Model of the iron hydrogenase active site covalently linked to a ruthenium photosensitizer: synthesis and photophysical properties.

Abstract

A model of the iron hydrogenase active site with the structure [(mu-ADT)Fe2(CO)6] (ADT = azadithiolate (S-CH2-NR-CH2-S), (2: R = 4-bromophenyl, 3: R = 4-iodophenyl)) has been assembled and covalently linked to a [Ru(terpy)2]2+ photosensitizer. This trinuclear complex 1 represents one synthetic step toward the realization of our concept of light-driven proton reduction. A rigid phenylacetylene tether has been incorporated as the linking unit in 1 in order to prolong the lifetime of the otherwise short-lived [Ru(terpy)2]2+ excited state.
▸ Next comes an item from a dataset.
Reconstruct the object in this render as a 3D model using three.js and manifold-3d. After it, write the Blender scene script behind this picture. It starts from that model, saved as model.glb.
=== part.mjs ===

The success of this strategy is demonstrated by comparison of the photophysical properties of 1 and of two related ruthenium complexes bearing acetylenic terpyridine ligands, with those of [Ru(terpy)2]2+. IR and electrochemical studies reveal that the nitrogen heteroatom of the ADT bridge has a marked influence on the electronic properties of the [Fe2(CO)6] core. Using the Rehm-Weller equation, the driving force for an electron transfer from the photoexcited *[Ru(terpy)2]2+ to the diiron site in 1 was calculated to be uphill by 0.59 eV. During the construction of the trinuclear complex 1, n-propylamine has been identified as a decarbonylation agent on the [(mu-ADT)Fe2(CO)6] portion of the supermolecule. Following this procedure, the first azadithiolate-bridged dinuclear iron complex coordinated by a phosphine ligand [(mu-ADT)Fe2(CO)5PPh3] (4, R = 4-bromophenyl) was synthesized.